Até chegar às escolas públicas, os livros passam pelo crivo de especialistas, por meio do PNLD, que discutem o estilo e trechos que poderiam incentivar comportamentos indesejados. “A obra é analisada. Quando chega para a escola, já chega com este crivo”, aponta, citando que a retirada dos livros por parte da Seed "afronta a decisão de especialistas que se debruçaram sobre o romance, negando o direito dos estudantes de terem acesso a esse conteúdo". “Isso, ao meu ver, é uma barbaridade. Isso, ao meu ver, é o grande crime”, afirma.

A professora de literatura e redação do ensino médio Viviane Alexandrino destaca que o livro escancara a violência policial e o racismo no Rio Grande do Sul e que traz cenas explícitas de sexo, mas que não são proeminentes na narrativa, mas ajudam a construir o enredo do que está sendo contado.

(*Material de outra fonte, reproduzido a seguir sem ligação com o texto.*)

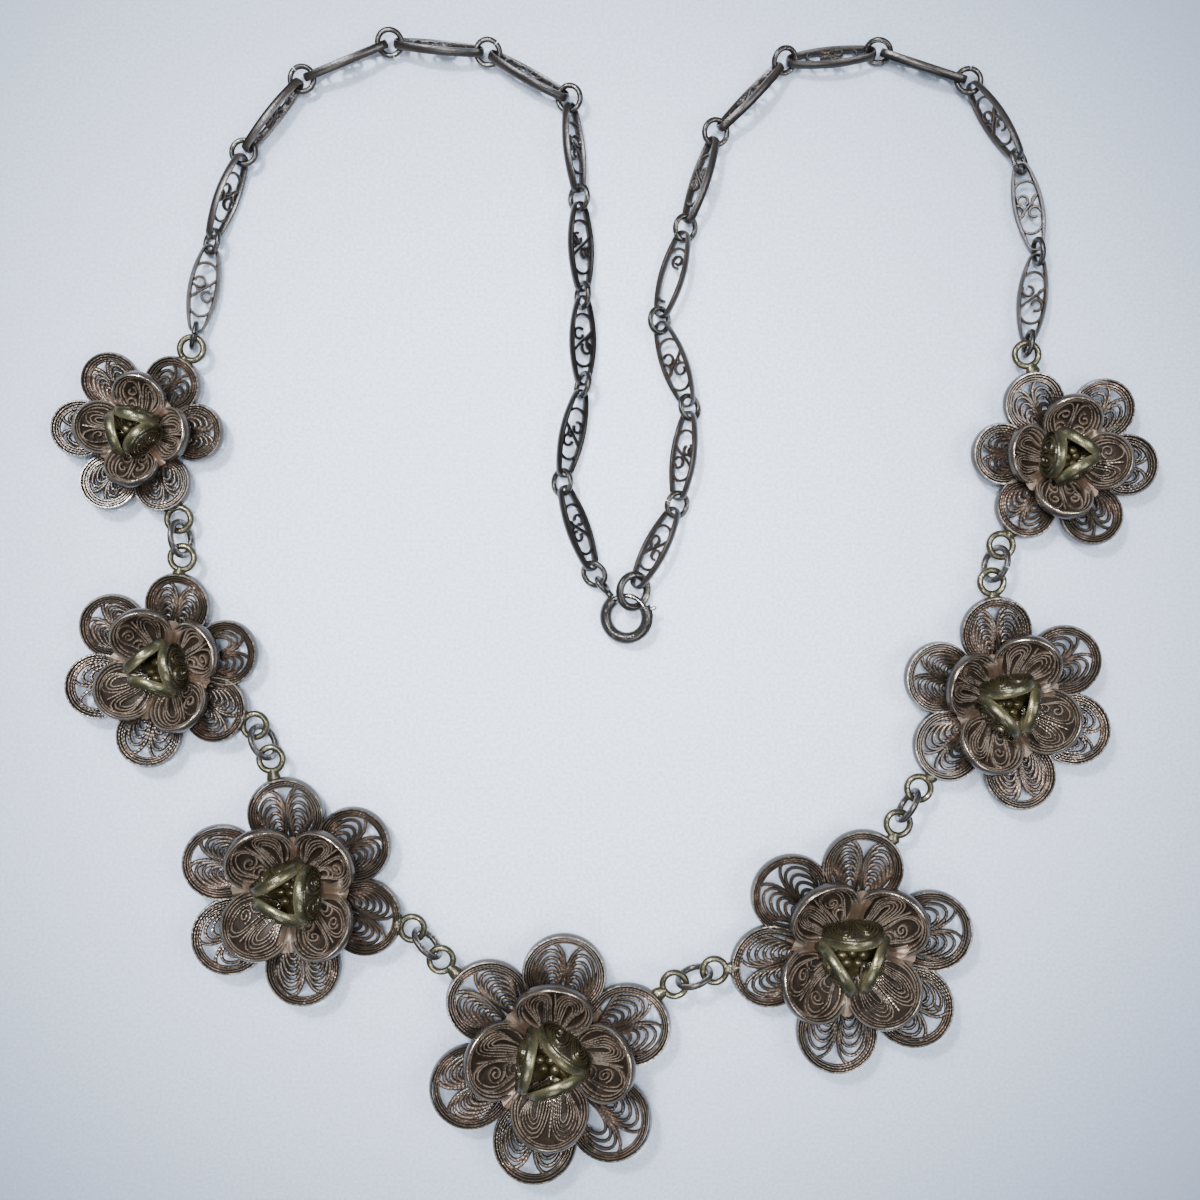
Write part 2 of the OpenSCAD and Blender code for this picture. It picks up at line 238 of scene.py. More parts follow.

Enxergando a arte como algo que deve provocar, a professora diz que entende a decisão da Seed-PR como uma medida para acalmar os ânimos de pais. Entretanto, a retirada pode trazer prejuízo aos alunos, já que a obra pode ser cobrada em vestibulares.

Em julho do ano passado, Alexandrino mediou um debate com Jeferson Tenório no Sesc Cadeião. O escritor falou sobre a vivência que o motivou a ficcionalizar o racismo sofrido. Segundo a professora, há muita desinformação sobre a obra pela parte de muita gente que não leu o livro. “A rede social potencializa esse problema da desinformação. As pessoas começam a ler os comentários de redes sociais e vão passando para frente e, quando veem, criou-se um ódio ao livro sem nem saber o conteúdo dele”, alerta.